--- Start ---
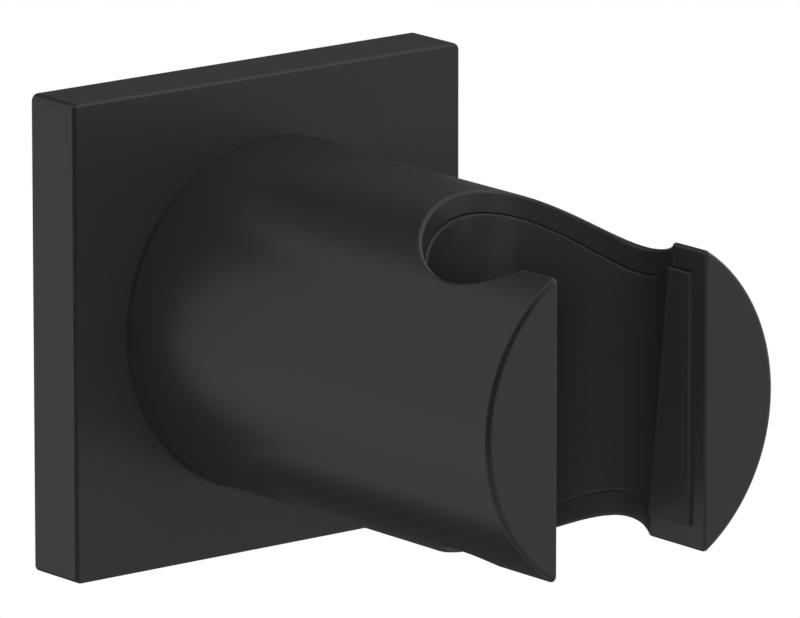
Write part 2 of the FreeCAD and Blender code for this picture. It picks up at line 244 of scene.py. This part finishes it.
metal = {
    "waveLength": 0.314,        # metres from band to band of a wave texture of scale 1
    "wobble": 1.5,              # how unevenly the turned rings run
    "turnedDetail": 2.0,
    "drawnDetail": 4.0,
    "stainSize": 1 / 180,       # metres
    "stainDetail": 3.0,
    "bumpStrength": 0.6,
    "lineShine": 0.08,          # how far lines and stains change the roughness
    "stainShine": 0.10,
}


def makeLines(tree, place, look):
    if look["pattern"] == "drawn":
        drawn = tree.add("ShaderNodeMapping", None,
                         {"Vector": place, "Scale": (1 / look["stretch"], 1.0, 1.0)})
        return tree.noise(drawn, look["lineSize"], metal["drawnDetail"])
    scale = metal["waveLength"] / look["lineSize"]
    if look["pattern"] == "turned":
        return tree.add("ShaderNodeTexWave", {"wave_type": "RINGS", "rings_direction": "Y"}, {
            "Vector": place, "Scale": scale,
            "Distortion": metal["wobble"], "Detail": metal["turnedDetail"],
        })
    return tree.add("ShaderNodeTexWave", {"bands_direction": "Z"},
                    {"Vector": place, "Scale": scale, "Distortion": 0.0})


def makeMetal(look):
    material = bpy.data.materials.new(look["name"])
    tree = ShaderTree(material)
    place = tree.place()
    lines = makeLines(tree, place, look)
    stain = tree.noise(place, metal["stainSize"], metal["stainDetail"])
    shine = around(look["roughness"], metal["lineShine"], lines) + around(0.0, metal["stainShine"], stain)
    tree.surface({
        "Base Color": tree.blend(stain, look["darkColour"], look["colour"]),
        "Metallic": 1.0,
        "Roughness": shine,
        "Normal": tree.bump(lines, look["height"], metal["bumpStrength"]),
    })
    return material


# Rubber ring in the plate's back
seal = {
    "colour": (0.012, 0.012, 0.012),
    "dustColour": (0.030, 0.029, 0.028),
    "bloomSize": 0.003,         # metres, the pale bloom on old rubber
    "bloomDetail": 4.0,
    "skinSize": 0.00025,
    "skinDetail": 2.0,
    "skinHeight": 0.000004,
    "roughness": 0.62,
    "roughnessSpread": 0.12,
    "specular": 0.4,
}


def makeSealRubber():
    material = bpy.data.materials.new("sealRubber")
    tree = ShaderTree(material)
    place = tree.place()
    bloom = tree.noise(place, seal["bloomSize"], seal["bloomDetail"])
    skin = tree.noise(place, seal["skinSize"], seal["skinDetail"])
    tree.surface({
        "Base Color": tree.blend(bloom, seal["colour"], seal["dustColour"]),
        "Roughness": around(seal["roughness"], seal["roughnessSpread"], bloom),
        "Normal": tree.bump(skin, seal["skinHeight"]),
        "Specular IOR Level": seal["specular"],
    })
    return material


finishes = {
    "holder_body": makeCoating(),
    "socket_liner": makeLinerPlastic(),
    "wall_seal": makeSealRubber(),
}
for name, look in metalParts.items():
    finishes[name] = makeMetal(look)

for name, material in finishes.items():
    node = nodes[name]
    for slot in node.material_slots:
        slot.material = material
    if not node.material_slots:
        node.data.materials.append(material)
print("finishes given:", len(finishes))


# Floor, studio cards and lamps
studio = {
    "floorBelow": 0.16,        # metres under the holder's axis
    "floorRadius": 0.30,       # the pale floor has half faded into the white here
    "floorFade": 0.12,         # the fade's reach to either side of floorRadius
    "floorSteps": 96,          # sides of the floor's rim
    "cardSteps": 24,           # flat strips in a bent card
    "floorColour": 0.92,
    "roomLevel": 0.24,         # the world's light on the object; white is 1
}

lamps = {
    # azimuth is counted from straight in front of the holder towards the viewer's left, in degrees
    "keyLamp": {"azimuth": -38.0, "elevation": 41.0, "distance": 0.9, "width": 0.50, "height": 0.30,
                "glow": 3.0, "mirrored": True},
    "fillLamp": {"azimuth": 39.0, "elevation": 11.5, "distance": 0.9, "width": 0.24, "height": 0.24,
                 "glow": 27.8, "mirrored": False},
    "topLamp": {"azimuth": 20.0, "elevation": 80.0, "distance": 0.9, "width": 0.50, "height": 0.50,
                "glow": 4.0, "mirrored": False},
}

# dark cards that only reflections see; azimuth as for the lamps, heights and distances in metres
cards = {
    "frontCard": {"from": 4.0, "to": 100.0, "distance": 0.5, "low": -0.15, "high": 0.8, "level": 0.0},
    "wallCard": {"from": 166.0, "to": 202.0, "distance": 0.6, "low": -0.15, "high": 1.0, "level": 0.0},
    "backCard": {"from": 202.0, "to": 232.0, "distance": 0.6, "low": -0.15, "high": 1.0, "level": 0.12},
}
lowerCards = {
    "lowerBand": {"left": -0.040, "right": 0.035, "front": -0.01, "back": 0.45, "below": 0.12,
                  "level": 0.02},
    "lowerRight": {"left": 0.035, "right": 0.45, "front": -0.01, "back": 0.45, "below": 0.12,
                   "level": 0.08},
}


def towards(azimuth, elevation):
    # unit vector from the holder, azimuth 0 is the way the arm points
    turn, lift = math.radians(azimuth), math.radians(elevation)
    return Vector((-math.sin(turn) * math.cos(lift), -math.cos(turn) * math.cos(lift), math.sin(lift)))


def facing(direction, spot):
    # a lamp's placing at spot; its -Z axis, the way it shines, points against direction
    turn = direction.to_track_quat("Z", "Y").to_matrix().to_4x4()
    return Matrix.Translation(spot) @ turn


# the point on the arm's axis at which the lamps aim
aim = Vector((0.0, -0.03, 0.0))


def makeLamps():
    for name, look in lamps.items():
        data = bpy.data.lights.new(name, "AREA")
        data.shape = "RECTANGLE"
        data.size = look["width"]
        data.size_y = look["height"]
        data.energy = look["glow"] * math.pi * look["width"] * look["height"]
        lamp = bpy.data.objects.new(name, data)
        lamp.visible_glossy = look["mirrored"]
        bpy.context.scene.collection.objects.link(lamp)
        way = towards(look["azimuth"], look["elevation"])
        lamp.matrix_world = facing(way, aim + way * look["distance"])


def makeFloor():
    below = studio["floorBelow"]
    reach = studio["floorRadius"] + studio["floorFade"]
    turns = [math.tau * step / studio["floorSteps"] for step in range(studio["floorSteps"])]
    rim = [(math.cos(turn) * reach, math.sin(turn) * reach, -below) for turn in turns]
    mesh = bpy.data.meshes.new("floor")
    mesh.from_pydata(rim, [], [tuple(range(len(rim)))])
    floor = bpy.data.objects.new("floor", mesh)
    bpy.context.scene.collection.objects.link(floor)
    material = bpy.data.materials.new("paleFloor")
    tree = ShaderTree(material)
    flat = tree.add("ShaderNodeVectorMath", {"operation": "MULTIPLY"},
                    {0: tree.place(), 1: (1.0, 1.0, 0.0)})
    away = tree.add("ShaderNodeVectorMath", {"operation": "LENGTH"}, {0: flat}, "Value")
    fade = tree.add("ShaderNodeMapRange", {"interpolation_type": "SMOOTHSTEP"}, {
        "Value": away, "From Min": studio["floorRadius"] - studio["floorFade"], "From Max": reach,
    })
    matt = tree.add("ShaderNodeBsdfDiffuse", None, {"Color": grey(studio["floorColour"])})
    clear = tree.add("ShaderNodeBsdfTransparent")
    both = tree.add("ShaderNodeMixShader", None, {0: fade, 1: matt, 2: clear})
    tree.add("ShaderNodeOutputMaterial", None, {"Surface": both})
    mesh.materials.append(material)


def finishCard(name, points, faces, level):
    mesh = bpy.data.meshes.new(name)
    mesh.from_pydata(points, [], faces)
    card = bpy.data.objects.new(name, mesh)
    bpy.context.scene.collection.objects.link(card)
    material = bpy.data.materials.new(name)
    tree = ShaderTree(material)
    dark = tree.add("ShaderNodeEmission", None, {"Color": grey(1.0), "Strength": level})
    tree.add("ShaderNodeOutputMaterial", None, {"Surface": dark})
    mesh.materials.append(material)
    card.visible_camera = False
    card.visible_diffuse = False
    card.visible_transmission = False
    card.visible_shadow = False


def makeCards():
    # upright cards bent round the holder
    for name, look in cards.items():
        steps = studio["cardSteps"]
        points = []
        for step in range(steps + 1):
            turn = math.radians(look["from"] + (look["to"] - look["from"]) * step / steps)
            x, y = -math.sin(turn) * look["distance"], -math.cos(turn) * look["distance"]
            points += [(x, y, look["low"]), (x, y, look["high"])]
        faces = [(2 * step, 2 * step + 2, 2 * step + 3, 2 * step + 1) for step in range(steps)]
        finishCard(name, points, faces, look["level"])
    for name, look in lowerCards.items():
        corners = [(look["left"], look["front"]), (look["right"], look["front"]),
                   (look["right"], look["back"]), (look["left"], look["back"])]
        finishCard(name, [(x, y, -look["below"]) for x, y in corners], [(0, 1, 2, 3)], look["level"])


def makeWorld():
    world = bpy.data.worlds.new("studioWorld")
    tree = ShaderTree(world)
    seen = tree.add("ShaderNodeLightPath", output="Is Camera Ray")
    shiny = tree.add("ShaderNodeLightPath", output="Is Glossy Ray")
    through = tree.add("ShaderNodeLightPath", output="Is Transmission Ray")
    white = seen + shiny + through
    level = white * (1 - studio["roomLevel"]) + studio["roomLevel"]
    sky = tree.add("ShaderNodeBackground", None, {"Color": grey(1.0), "Strength": level})
    tree.add("ShaderNodeOutputWorld", None, {"Surface": sky})
    bpy.context.scene.world = world


makeLamps()
makeFloor()
makeCards()
makeWorld()
print("studio ready:", len(lamps), "lamps,", len(cards) + len(lowerCards), "cards")


# Camera: a long lens from the front left, a little above
view = {
    "azimuth": 38.4817,         # degrees towards the viewer's left
    "elevation": 13.1624,
    "distance": 1.14093,        # metres from the frame's origin
    "aside": 0.017767,          # metres, how far the camera is moved to its right and up
    "above": -0.000988,
    "lens": 497.25,             # millimetres, as the sensor's width
    "sensor": 36.0,
    "near": 0.05,               # metres, what lies nearer or beyond far is not shown
    "far": 20.0,
}


def makeCamera():
    turn, lift = math.radians(view["azimuth"]), math.radians(view["elevation"])
    ahead = Vector((math.sin(turn) * math.cos(lift), math.cos(turn) * math.cos(lift), -math.sin(lift)))
    right = Vector((math.cos(turn), -math.sin(turn), 0.0))
    up = right.cross(ahead)
    data = bpy.data.cameras.new("camera")
    data.sensor_fit = "HORIZONTAL"
    data.sensor_width = view["sensor"]
    data.lens = view["lens"]
    data.clip_start = view["near"]
    data.clip_end = view["far"]
    camera = bpy.data.objects.new("camera", data)
    bpy.context.scene.collection.objects.link(camera)
    spot = ahead * -view["distance"] + right * view["aside"] + up * view["above"]
    camera.matrix_world = Matrix.Translation(spot) @ Matrix((right, up, -ahead)).transposed().to_4x4()
    bpy.context.scene.camera = camera


makeCamera()
bpy.context.scene.view_settings.view_transform = "Standard"
print("camera set")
--- End ---
→ Task prompt
In the listing above, how many lines hold the word "finishes"? Give the number and nothing more.

→ Answer below
5